• WHAT IS EXPECTED
Present the data once more in exactly its original form.

• MATERIAL
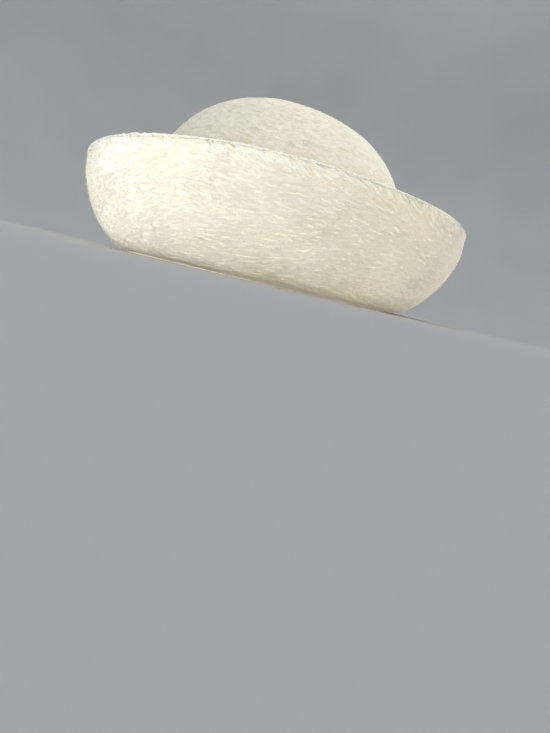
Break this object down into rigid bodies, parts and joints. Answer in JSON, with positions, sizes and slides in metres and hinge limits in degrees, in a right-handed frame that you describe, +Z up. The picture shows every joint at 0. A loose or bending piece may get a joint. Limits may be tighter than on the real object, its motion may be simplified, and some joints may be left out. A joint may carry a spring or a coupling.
{
  "type": "cloche hat with a turned-up brim",
  "caption": "Round-crowned long-nap felt hat with a tall brim turned up all the way round, hollow to take a head.",
  "frame": {"origin": "centre of the bounding box in plan, on the resting plane: the flat foot of the brim where it turns up round the head opening", "axes": "+Z up through the top of the crown; the wearer faces -Y; +X towards the wearer's left"},
  "size_m": [0.2522, 0.286, 0.1172],
  "materials": {
    "brim_felt": "long-nap ivory fur felt, nap brushed round the brim",
    "crown_felt": "long-nap ivory fur felt, plain felt inside"
  },
  "bodies": {
    "root": {"brim": "brim_felt", "crown": "crown_felt"}
  },
  "joints": []
}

• EXERCISE RESULT
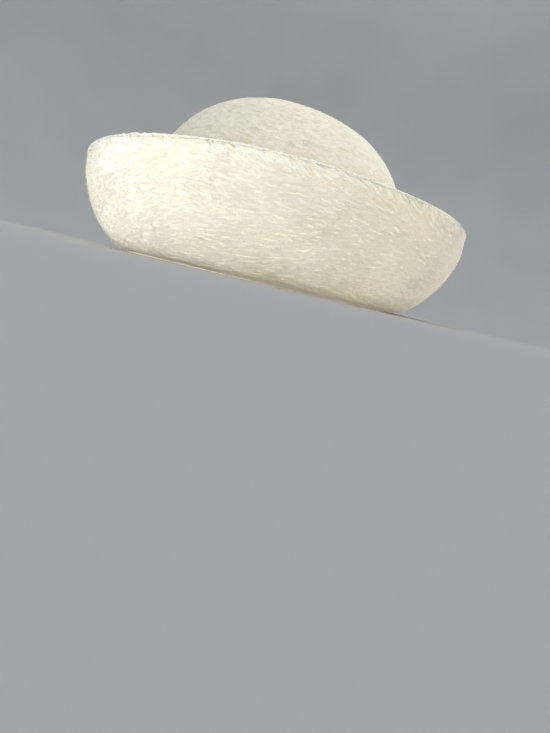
Break this object down into rigid bodies, parts and joints. Answer in JSON, with positions, sizes and slides in metres and hinge limits in degrees, in a right-handed frame that you describe, +Z up. The picture shows every joint at 0. A loose or bending piece may get a joint. Limits may be tighter than on the real object, its motion may be simplified, and some joints may be left out. A joint may carry a spring or a coupling.
{
  "type": "cloche hat with a turned-up brim",
  "caption": "Round-crowned long-nap felt hat with a tall brim turned up all the way round, hollow to take a head.",
  "frame": {"origin": "centre of the bounding box in plan, on the resting plane: the flat foot of the brim where it turns up round the head opening", "axes": "+Z up through the top of the crown; the wearer faces -Y; +X towards the wearer's left"},
  "size_m": [0.2522, 0.286, 0.1172],
  "materials": {
    "brim_felt": "long-nap ivory fur felt, nap brushed round the brim",
    "crown_felt": "long-nap ivory fur felt, plain felt inside"
  },
  "bodies": {
    "root": {"brim": "brim_felt", "crown": "crown_felt"}
  },
  "joints": []
}